Thursday, January 6, 2011

Eyes

Eyes disarm me. Eyes are the first thing I look when I meet a person. Eyes, to me, are doorways to who a person really is.  Eyes and voices. You can tell so much about a personal story just to see and listen.
When my brother was four and I was seven years old, a glass bottle of sparkling water exploded in my hands while walking. As a kid, I was probably shaking it and the gas pressure made the bottle explode in hundreds of little pieces.
When it happened, my first reaction was to look at my little brother's face. I knew nothing had happened to me, except for a little cut on my finger. For my bro, luck was different. Dozens of pieces of glass flew right straight to his eye, cutting nerves, and basically destroying his beautiful brown long lashed left eye.
It was a day before christmas eve, in 86. He spent christmas eve having an 8 hour surgery and we all four spend christmas receiving terrible news. He had lost complete vision and color of his eye. He would never be able to see us with his left eye, we would never be able to see the beautiful brown almond eye again as it once was.
I was devastated. I felt so guilty, and as a kid, I knew it was my unintentional fault. It was a long summer of sadness, more surgeries, and my brother not able to go outside and play with the rest of the kids, so I stayed with him, all summer, by his side in his bed, talking and playing so he wouldn't be bored.
Months later, things got a little better. He wasn't at risk of infection and he could at least walk and hang with us, but I guess in all my little depression, I had never seen how his eye looked now.
He was usually wearing a patch, so dust or other things couldn't go in his eye and cause infection, but one day, while having breakfast, the patch was gone and the new eye that was here to stay forever was right there for me to see.

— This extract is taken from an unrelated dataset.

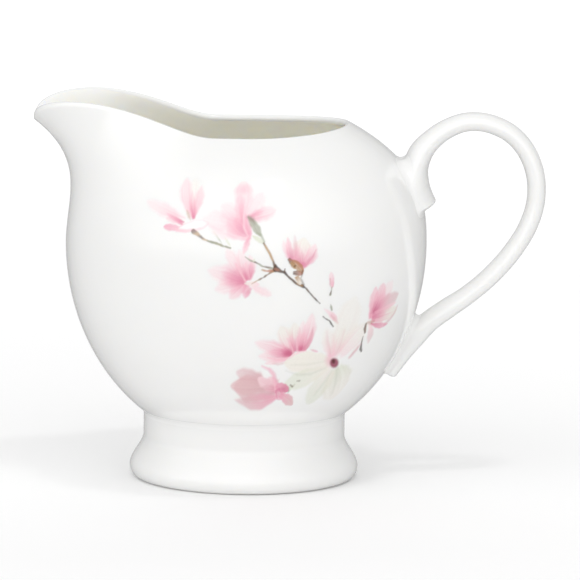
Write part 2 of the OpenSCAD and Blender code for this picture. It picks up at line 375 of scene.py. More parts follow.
def make_foot_joint(material):
    """Fired slip between foot and bowl, with a concave bead in the crease outside and inside."""
    tuck, search_height = 0.12, 12
    z = np.linspace(JOINT_Z, JOINT_Z + search_height, 600)
    outer = fillet(NECK_R, np.stack([side_r(z, 0), z], -1), FOOT_BEAD_OUT, 1)
    r = np.linspace(SEAT_R * 0.6, SEAT_R, 600)
    inner = fillet(SEAT_R, np.stack([r, underside(r)], -1), FOOT_BEAD_IN, -1)
    top, bottom = JOINT_Z + 2 * tuck, JOINT_Z - SLIP_T - tuck
    profile = np.concatenate([
        [(NECK_R - tuck, outer[0, 1] - tuck)], outer, [outer[-1] + (-tuck, tuck), (NECK_R, top)],
        [(SEAT_R, top), inner[-1] + (tuck, tuck)], inner[::-1],
        [(SEAT_R + tuck, inner[0, 1] - tuck), (SEAT_R + tuck, bottom), (NECK_R - tuck, bottom)]])
    piece = loft("foot_slip_fillet", turned(profile), material, loop=True)
    add_piece(piece, "foot_slip_joint")


# ---------------- handle

HANDLE_SIDES = 64
ROWS_PER_STATION = 16
FILLET_AROUND = 160
FILLET_SEARCH = 22


def station(s):
    """Smooth curve through the handle's stations; s counts stations."""
    last = len(HANDLE) - 1
    i = np.clip(np.floor(s).astype(int), 0, last - 1)
    t = (s - i)[..., None]
    p0, p1, p2, p3 = (HANDLE[np.clip(i + k, 0, last)] for k in (-1, 0, 1, 2))
    return p1 + t * ((p2 - p0) / 2 + t * (p0 - 2.5 * p1 + 2 * p2 - p3 / 2
                     + t * (1.5 * (p1 - p2) + (p3 - p0) / 2)))


def handle_rings(s, grow, slide):
    """Oval rings round the centre line, shrunk by grow and slid along it by slide."""
    step = 0.01
    last = len(HANDLE) - 1
    c = station(s)
    d = station(np.minimum(s + step, last)) - station(np.maximum(s - step, 0))
    way = unit(np.stack([d[:, 0], 0 * d[:, 0], d[:, 1]], -1))
    inward = np.cross([0.0, 1, 0], way)
    q = np.radians(np.arange(HANDLE_SIDES) * 360 / HANDLE_SIDES)[None]
    side = (grow * c[:, 3])[:, None] * np.sin(q)
    deep = (grow * c[:, 2])[:, None] * np.cos(q)
    middle = np.stack([c[:, 0], 0 * c[:, 0], c[:, 1]], -1) + way * slide[:, None]
    p = middle[:, None] + inward[:, None] * deep[..., None]
    p[..., 0] -= c[:, 4][:, None] * side ** 2 / (2 * BELLY_R)
    p[..., 1] = side
    return p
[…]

It was smaller than before. It had cuts and stitches on the outside, eyebrow and eyelid and it also had stitches on the inside. It was bizarre. His eye looked now like fish eye. It was all dark black and had no expression.
Years later I came to terms with the fact that it was an accident. He took the whole experience as a champ and I love him so much for not ever making me feel guilty about it, not even once, not even when he was mad at its worst, or when we were fighting as animals. Not even when he was bullied or called terminator or pirate or all the cruel things that come out from kids mouths. He would ask us not to care because he didn't.
When I meet a person, maybe because of this experience, I look right to his or her eyes. I don't care about the rest and I am fascinated by how much you can tell just by looking to these little crystal balls.
Black, brown, blue, green... they all reveal something they don't want anyone to know, but sometimes, connection is strong, and we can see more thru them than people would like us to find out.